The latest estimated Bitcoin power consumption figure puts the network behind the energy consumption is only 42 countries in the world on that front, with Bitcoin’s energy consumption comparable to the Czech Republic. Bitcoin’s energy consumption now ranks above Switzerland, Kuwait, and Algeria on that list.
Digiconomist estimates Bitcoin’s carbon footprint to be 32.27 Mt CO2, or comparable to that of Azerbaijan, with e-waste generation comparable to Luxembourg at 10.81 kt.
Meanwhile, a single Bitcoin transaction is estimated to have the same carbon footprint as 709,007 VISA transactions or watching 47,267 hours of YouTube videos, or the power consumption of an average American household over 20 days.
These are only estimates, mind you, and there is some debate over whether they take into consideration more efficient modern mining operations. However, an August report from Energy Research & Social Science, authored by Alex de Vries, the creator of Digiconomist, suggests that estimates of Bitcoin’s energy consumption may actually be significantly underestimated.
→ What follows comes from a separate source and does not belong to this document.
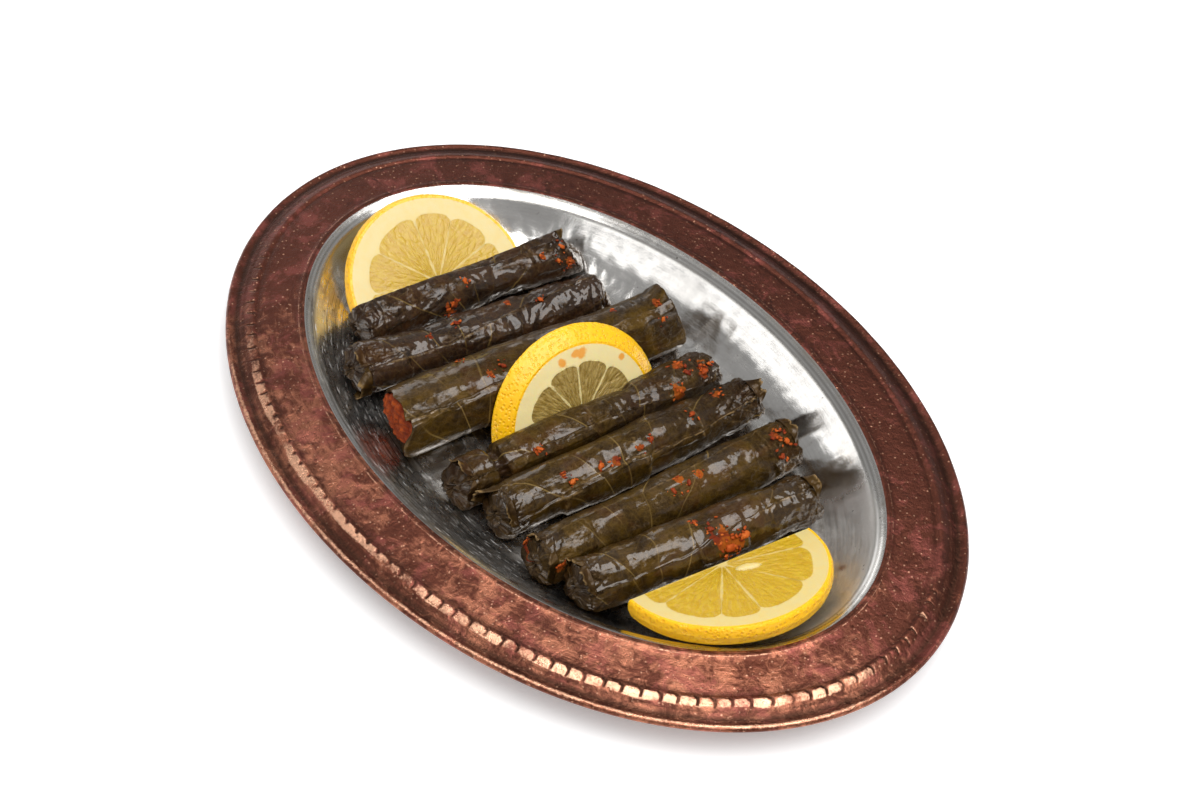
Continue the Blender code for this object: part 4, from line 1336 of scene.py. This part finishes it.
def slice_face(lemon, radius, pulp_radius, depth, direction, rays, rows):
    """One cut face as a grid of rays from the middle of the cut."""
    psi = np.linspace(-0.5 * math.pi, 0.5 * math.pi, rays)
    share = np.linspace(0.0, 1.0, rows)[:, None] ** 0.9
    dx, dy = np.sin(psi), np.cos(psi)
    reach = lemon.reach(radius, dy)
    u, v = share * (reach * dx), lemon.cut + share * (reach * dy)
    pulp, sac = pulp_paint(lemon, u, v, pulp_radius)
    rho = np.hypot(u, v)
    edge = np.minimum(smooth_step(radius - rho, 0.0, 0.6), smooth_step(v - lemon.cut, 0.0, 0.4))
    lift = sac_relief(lemon, sac, pulp) + 0.05 * layers(at(u, v) / 3, 2)
    stain = np.zeros(np.shape(u))
    if direction > 0:
        for seed_u, seed_v, aim in lemon.seeds:
            turn = math.radians(aim)
            long = (u - seed_u) * math.sin(turn) + (v - seed_v) * math.cos(turn)
            wide = (u - seed_u) * math.cos(turn) - (v - seed_v) * math.sin(turn)
            seed_shape = np.clip(1.0 - (long / 3.9) ** 2 - (wide / 1.35) ** 2, 0.0, 1.0)
            lift = lift + 0.9 * np.sqrt(seed_shape)
            pulp = pulp * (seed_shape <= 0.02)
        for spot_u, spot_v, size in lemon.stains:
            stain = stain + np.exp(-((u - spot_u) ** 2 + (v - spot_v) ** 2) / size ** 2)
    points = lemon.spot(u, v, lift * edge * direction - lemon.thick * depth)
    # Each cut face carries the slice's share of painted shade on the pulp and painted light on the
    # pith.
    return points, {"pulp": pulp, "rind": smooth_step(rho - radius, -1.15, -0.35),
                    "stain": np.clip(stain, 0, 1), "shade": 0 * rho + lemon.painted_light_and_shade, "sac": sac}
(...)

That journal article, for example, “conservatively” estimated the total Bitcoin network energy consumption at 87.1TWh as of September 30, 2019, while Digiconomist lists an estimate of 73.21TWh for the same date.
Bitcoin’s hash rate, or the total combined processing power across the entire network, set a new all-time peak on September 8. The hash rate and estimated power consumption figures are consistently intertwined.